[Parts and joints as JSON]

_ _ _ _

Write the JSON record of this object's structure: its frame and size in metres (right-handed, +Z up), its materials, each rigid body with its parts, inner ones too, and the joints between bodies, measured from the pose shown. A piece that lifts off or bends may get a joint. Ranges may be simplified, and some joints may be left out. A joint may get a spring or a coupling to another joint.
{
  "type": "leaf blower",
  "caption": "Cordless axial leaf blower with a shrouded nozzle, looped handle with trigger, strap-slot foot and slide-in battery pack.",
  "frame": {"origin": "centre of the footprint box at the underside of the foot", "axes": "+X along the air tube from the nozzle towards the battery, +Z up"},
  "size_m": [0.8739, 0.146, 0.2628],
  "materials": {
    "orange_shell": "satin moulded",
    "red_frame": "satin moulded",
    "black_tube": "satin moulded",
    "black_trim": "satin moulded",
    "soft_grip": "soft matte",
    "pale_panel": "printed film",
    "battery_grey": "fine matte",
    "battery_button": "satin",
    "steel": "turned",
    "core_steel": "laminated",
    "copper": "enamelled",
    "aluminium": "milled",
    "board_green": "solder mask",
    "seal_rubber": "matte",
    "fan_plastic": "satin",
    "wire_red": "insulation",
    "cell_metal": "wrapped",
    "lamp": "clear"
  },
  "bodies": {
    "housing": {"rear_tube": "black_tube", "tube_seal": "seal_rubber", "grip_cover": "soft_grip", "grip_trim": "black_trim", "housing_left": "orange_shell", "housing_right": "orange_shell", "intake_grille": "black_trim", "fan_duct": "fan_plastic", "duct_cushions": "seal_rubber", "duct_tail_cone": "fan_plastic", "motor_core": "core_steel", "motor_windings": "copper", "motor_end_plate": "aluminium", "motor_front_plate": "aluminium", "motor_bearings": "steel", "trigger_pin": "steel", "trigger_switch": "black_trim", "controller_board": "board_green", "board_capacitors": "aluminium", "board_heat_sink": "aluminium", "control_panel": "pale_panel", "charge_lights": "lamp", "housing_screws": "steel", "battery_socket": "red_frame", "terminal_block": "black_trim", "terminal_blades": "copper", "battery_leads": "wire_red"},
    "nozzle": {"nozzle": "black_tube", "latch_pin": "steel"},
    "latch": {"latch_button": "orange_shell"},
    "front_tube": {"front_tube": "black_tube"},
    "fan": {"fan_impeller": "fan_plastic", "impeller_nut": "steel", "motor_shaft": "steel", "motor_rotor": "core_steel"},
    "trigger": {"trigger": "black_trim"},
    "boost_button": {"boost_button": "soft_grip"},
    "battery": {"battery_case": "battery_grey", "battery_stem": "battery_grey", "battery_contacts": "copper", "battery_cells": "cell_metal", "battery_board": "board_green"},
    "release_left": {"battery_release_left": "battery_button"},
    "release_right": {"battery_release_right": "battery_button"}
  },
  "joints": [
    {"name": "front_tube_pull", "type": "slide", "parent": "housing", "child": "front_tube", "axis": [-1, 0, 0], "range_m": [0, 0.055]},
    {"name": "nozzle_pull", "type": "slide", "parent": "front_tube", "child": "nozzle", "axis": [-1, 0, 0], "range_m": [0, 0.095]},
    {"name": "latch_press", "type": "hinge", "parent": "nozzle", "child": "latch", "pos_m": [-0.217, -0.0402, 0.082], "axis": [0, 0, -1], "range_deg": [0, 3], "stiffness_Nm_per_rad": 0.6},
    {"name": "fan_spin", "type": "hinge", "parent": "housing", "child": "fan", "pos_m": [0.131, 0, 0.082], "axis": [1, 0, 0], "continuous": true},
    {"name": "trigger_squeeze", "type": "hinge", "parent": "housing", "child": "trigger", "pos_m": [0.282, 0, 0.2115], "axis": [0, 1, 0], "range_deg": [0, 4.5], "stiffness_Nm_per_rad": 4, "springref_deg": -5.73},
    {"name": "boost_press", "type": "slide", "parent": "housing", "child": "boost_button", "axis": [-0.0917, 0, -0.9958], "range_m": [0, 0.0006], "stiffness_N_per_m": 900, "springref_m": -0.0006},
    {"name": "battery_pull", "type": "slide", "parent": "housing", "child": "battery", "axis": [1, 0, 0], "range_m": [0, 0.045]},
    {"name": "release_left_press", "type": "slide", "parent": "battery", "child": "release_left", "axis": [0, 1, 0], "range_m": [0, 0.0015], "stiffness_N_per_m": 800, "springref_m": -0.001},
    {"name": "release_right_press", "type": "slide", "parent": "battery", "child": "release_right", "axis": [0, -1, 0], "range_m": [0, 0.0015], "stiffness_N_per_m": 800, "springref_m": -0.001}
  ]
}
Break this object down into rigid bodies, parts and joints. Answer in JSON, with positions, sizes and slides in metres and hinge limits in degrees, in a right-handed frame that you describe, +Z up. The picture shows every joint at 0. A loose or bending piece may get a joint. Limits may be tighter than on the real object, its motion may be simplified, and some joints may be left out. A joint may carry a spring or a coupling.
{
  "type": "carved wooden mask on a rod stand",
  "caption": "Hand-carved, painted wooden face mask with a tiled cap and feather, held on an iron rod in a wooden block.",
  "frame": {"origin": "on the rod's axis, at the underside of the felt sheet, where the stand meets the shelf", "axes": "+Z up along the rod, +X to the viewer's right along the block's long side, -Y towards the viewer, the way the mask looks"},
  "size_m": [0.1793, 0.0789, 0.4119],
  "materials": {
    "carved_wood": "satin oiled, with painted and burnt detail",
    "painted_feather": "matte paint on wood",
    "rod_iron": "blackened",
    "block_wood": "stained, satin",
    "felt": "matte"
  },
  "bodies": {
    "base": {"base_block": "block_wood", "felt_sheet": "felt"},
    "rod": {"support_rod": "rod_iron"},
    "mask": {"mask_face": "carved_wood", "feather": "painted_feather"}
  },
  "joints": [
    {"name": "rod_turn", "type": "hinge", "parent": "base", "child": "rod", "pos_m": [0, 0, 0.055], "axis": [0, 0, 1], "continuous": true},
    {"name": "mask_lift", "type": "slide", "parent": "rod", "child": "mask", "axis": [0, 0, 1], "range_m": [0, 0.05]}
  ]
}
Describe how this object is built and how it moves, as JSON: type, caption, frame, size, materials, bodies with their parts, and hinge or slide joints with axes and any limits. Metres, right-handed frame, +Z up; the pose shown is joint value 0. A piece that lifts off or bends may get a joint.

_ _ _ _

**WORK TO BE COMPLETED**: Repeat all the entries exactly as given.

**SOLUTION**:
Write the JSON record of this object's structure: its frame and size in metres (right-handed, +Z up), its materials, each rigid body with its parts, inner ones too, and the joints between bodies, measured from the pose shown. A piece that lifts off or bends may get a joint. Ranges may be simplified, and some joints may be left out. A joint may get a spring or a coupling to another joint.
{
  "type": "leaf blower",
  "caption": "Cordless axial leaf blower with a shrouded nozzle, looped handle with trigger, strap-slot foot and slide-in battery pack.",
  "frame": {"origin": "centre of the footprint box at the underside of the foot", "axes": "+X along the air tube from the nozzle towards the battery, +Z up"},
  "size_m": [0.8739, 0.146, 0.2628],
  "materials": {
    "orange_shell": "satin moulded",
    "red_frame": "satin moulded",
    "black_tube": "satin moulded",
    "black_trim": "satin moulded",
    "soft_grip": "soft matte",
    "pale_panel": "printed film",
    "battery_grey": "fine matte",
    "battery_button": "satin",
    "steel": "turned",
    "core_steel": "laminated",
    "copper": "enamelled",
    "aluminium": "milled",
    "board_green": "solder mask",
    "seal_rubber": "matte",
    "fan_plastic": "satin",
    "wire_red": "insulation",
    "cell_metal": "wrapped",
    "lamp": "clear"
  },
  "bodies": {
    "housing": {"rear_tube": "black_tube", "tube_seal": "seal_rubber", "grip_cover": "soft_grip", "grip_trim": "black_trim", "housing_left": "orange_shell", "housing_right": "orange_shell", "intake_grille": "black_trim", "fan_duct": "fan_plastic", "duct_cushions": "seal_rubber", "duct_tail_cone": "fan_plastic", "motor_core": "core_steel", "motor_windings": "copper", "motor_end_plate": "aluminium", "motor_front_plate": "aluminium", "motor_bearings": "steel", "trigger_pin": "steel", "trigger_switch": "black_trim", "controller_board": "board_green", "board_capacitors": "aluminium", "board_heat_sink": "aluminium", "control_panel": "pale_panel", "charge_lights": "lamp", "housing_screws": "steel", "battery_socket": "red_frame", "terminal_block": "black_trim", "terminal_blades": "copper", "battery_leads": "wire_red"},
    "nozzle": {"nozzle": "black_tube", "latch_pin": "steel"},
    "latch": {"latch_button": "orange_shell"},
    "front_tube": {"front_tube": "black_tube"},
    "fan": {"fan_impeller": "fan_plastic", "impeller_nut": "steel", "motor_shaft": "steel", "motor_rotor": "core_steel"},
    "trigger": {"trigger": "black_trim"},
    "boost_button": {"boost_button": "soft_grip"},
    "battery": {"battery_case": "battery_grey", "battery_stem": "battery_grey", "battery_contacts": "copper", "battery_cells": "cell_metal", "battery_board": "board_green"},
    "release_left": {"battery_release_left": "battery_button"},
    "release_right": {"battery_release_right": "battery_button"}
  },
  "joints": [
    {"name": "front_tube_pull", "type": "slide", "parent": "housing", "child": "front_tube", "axis": [-1, 0, 0], "range_m": [0, 0.055]},
    {"name": "nozzle_pull", "type": "slide", "parent": "front_tube", "child": "nozzle", "axis": [-1, 0, 0], "range_m": [0, 0.095]},
    {"name": "latch_press", "type": "hinge", "parent": "nozzle", "child": "latch", "pos_m": [-0.217, -0.0402, 0.082], "axis": [0, 0, -1], "range_deg": [0, 3], "stiffness_Nm_per_rad": 0.6},
    {"name": "fan_spin", "type": "hinge", "parent": "housing", "child": "fan", "pos_m": [0.131, 0, 0.082], "axis": [1, 0, 0], "continuous": true},
    {"name": "trigger_squeeze", "type": "hinge", "parent": "housing", "child": "trigger", "pos_m": [0.282, 0, 0.2115], "axis": [0, 1, 0], "range_deg": [0, 4.5], "stiffness_Nm_per_rad": 4, "springref_deg": -5.73},
    {"name": "boost_press", "type": "slide", "parent": "housing", "child": "boost_button", "axis": [-0.0917, 0, -0.9958], "range_m": [0, 0.0006], "stiffness_N_per_m": 900, "springref_m": -0.0006},
    {"name": "battery_pull", "type": "slide", "parent": "housing", "child": "battery", "axis": [1, 0, 0], "range_m": [0, 0.045]},
    {"name": "release_left_press", "type": "slide", "parent": "battery", "child": "release_left", "axis": [0, 1, 0], "range_m": [0, 0.0015], "stiffness_N_per_m": 800, "springref_m": -0.001},
    {"name": "release_right_press", "type": "slide", "parent": "battery", "child": "release_right", "axis": [0, -1, 0], "range_m": [0, 0.0015], "stiffness_N_per_m": 800, "springref_m": -0.001}
  ]
}
Break this object down into rigid bodies, parts and joints. Answer in JSON, with positions, sizes and slides in metres and hinge limits in degrees, in a right-handed frame that you describe, +Z up. The picture shows every joint at 0. A loose or bending piece may get a joint. Limits may be tighter than on the real object, its motion may be simplified, and some joints may be left out. A joint may carry a spring or a coupling.
{
  "type": "carved wooden mask on a rod stand",
  "caption": "Hand-carved, painted wooden face mask with a tiled cap and feather, held on an iron rod in a wooden block.",
  "frame": {"origin": "on the rod's axis, at the underside of the felt sheet, where the stand meets the shelf", "axes": "+Z up along the rod, +X to the viewer's right along the block's long side, -Y towards the viewer, the way the mask looks"},
  "size_m": [0.1793, 0.0789, 0.4119],
  "materials": {
    "carved_wood": "satin oiled, with painted and burnt detail",
    "painted_feather": "matte paint on wood",
    "rod_iron": "blackened",
    "block_wood": "stained, satin",
    "felt": "matte"
  },
  "bodies": {
    "base": {"base_block": "block_wood", "felt_sheet": "felt"},
    "rod": {"support_rod": "rod_iron"},
    "mask": {"mask_face": "carved_wood", "feather": "painted_feather"}
  },
  "joints": [
    {"name": "rod_turn", "type": "hinge", "parent": "base", "child": "rod", "pos_m": [0, 0, 0.055], "axis": [0, 0, 1], "continuous": true},
    {"name": "mask_lift", "type": "slide", "parent": "rod", "child": "mask", "axis": [0, 0, 1], "range_m": [0, 0.05]}
  ]
}
Describe how this object is built and how it moves, as JSON: type, caption, frame, size, materials, bodies with their parts, and hinge or slide joints with axes and any limits. Metres, right-handed frame, +Z up; the pose shown is joint value 0. A piece that lifts off or bends may get a joint.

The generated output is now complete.